'Jew Suss' booed at Berlin film festival
Chronicles the making of a Nazi propaganda filmBERLIN -- A film about the making of one of Nazi Germany's most notorious anti-Semitic propaganda films was booed on Thursday during a screening at the Berlin International Film Festival.
Sections of the audience jeered and hissed at the premiere of "Jud Suss -- Film ohne Gewissen" ("Jew Suss -- film without conscience"), which chronicles the making of its 1940 namesake "Jud Suss," a film still largely banned in Germany.
Blending fact with fiction, the two-hour movie casts Austrian actor Tobias Moretti as the Austrian Ferdinand Marian who is trapped by propaganda minister Joseph Goebbels (Moritz Bleibtreu) into accepting a film acting role that would haunt him for the remainder of his career.
Before its first screening, critics had accused the film of distorting history with its depiction of how Marian ended up playing the role of the wily Jewish businessman Joseph Suss Oppenheimer in the original movie.
Marian is shown to be highly reluctant to take the role and the film gives him a Jewish wife who ends up in a concentration camp, and includes a scene in which Goebbels effectively forces him into accepting the part.
Neither detail is based on fact, though historians have said Marian was not keen to play Oppenheimer.
Although the original "Suss" was seen by an estimated 20 million people and helped to set the wheels of the Holocaust in motion, German director Oskar Roehler was unapologetic about changing the facts to fit his version of the story.

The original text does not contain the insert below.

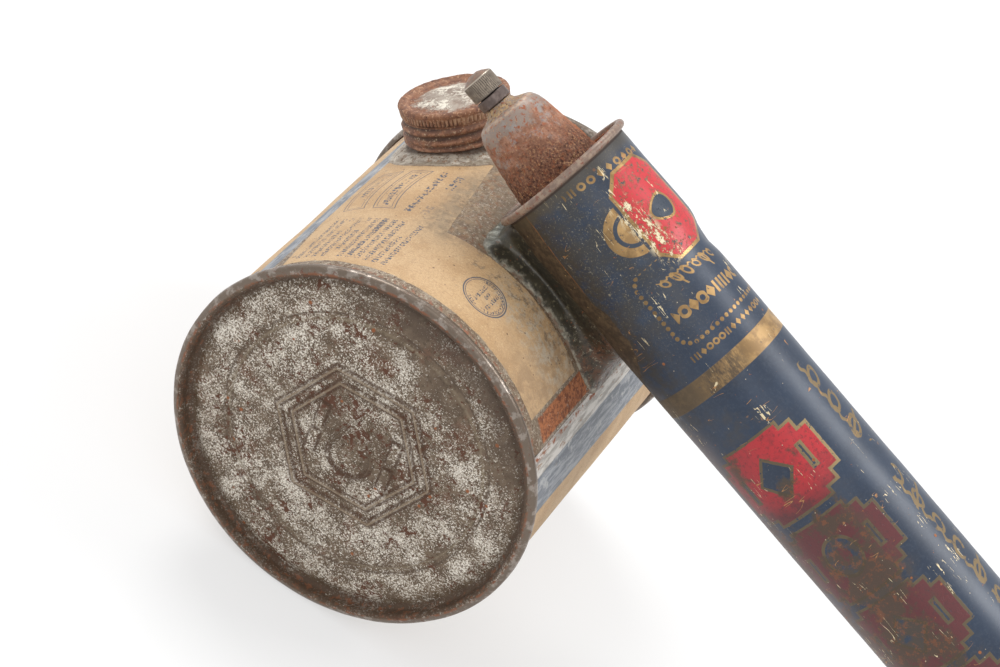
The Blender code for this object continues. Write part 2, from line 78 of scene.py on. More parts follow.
ALONG = Vector(joint("plunger_slide")["axis"]).normalized()
ACROSS = Vector((0.0, 1.0, 0.0))
ABOVE = ALONG.cross(ACROSS)
FILLER_UP = Vector(joint("cap_lift")["axis"]).normalized()
TANK_CENTRE = sum(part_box("tank_body"), Vector()) / 2
DESIGN = Matrix.Translation(TANK_CENTRE) @ Matrix((ALONG, ACROSS, ABOVE)).transposed().to_4x4()


def spots(node):
    """A CAD node's points in the design axes, in millimetres."""
    world = np.array([v.co for v in frame["nodes"][node].data.vertices])
    axes = np.array([ALONG, ACROSS, ABOVE])
    return (world - np.array(TANK_CENTRE)) @ axes.T / MM


def widest(points, y=0.0, z=0.0, about_y=False):
    """The largest distance of some points from an axis along X, or along Y."""
    first = points[:, 0] if about_y else points[:, 1] - y
    return float(np.hypot(first, points[:, 2] - z).max())


def reach_of(points, axis=0):
    """The lowest and highest of some points along an axis."""
    return float(points[:, axis].min()), float(points[:, axis].max())


TANK_R = widest(spots("tank_body"), about_y=True)
SEAM_R = widest(spots("tank_end_left"), about_y=True)
TANK_HALF = float(-spots("tank_end_left")[:, 1].min())
_rod = spots("plunger_rod")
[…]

"If I'd been wanting to make a documentary, I wouldn't have made a feature film," Roehler told a news conference.
Commercial broadcasts of the first "Suss," directed for Goebbels by Veit Harlan, are still forbidden in Germany, where it can only be shown under tight restrictions.
Actor Bleibtreu said a degree of artistic license was necessary to satirize "clown-esque" figures like Goebbels.
"It's about time we Germans were able to live with our history in a freer way, so that we can emancipate ourselves from it to some extent," he said.
"This doesn't mean that we have to forget it -- not at all. That's why we make these films."
In the original, Oppenheimer uses money to buy influence among his Christian masters in 18th century Germany and then commits heinous crimes that the film uses to vilify Jews and show them to be people of low moral character.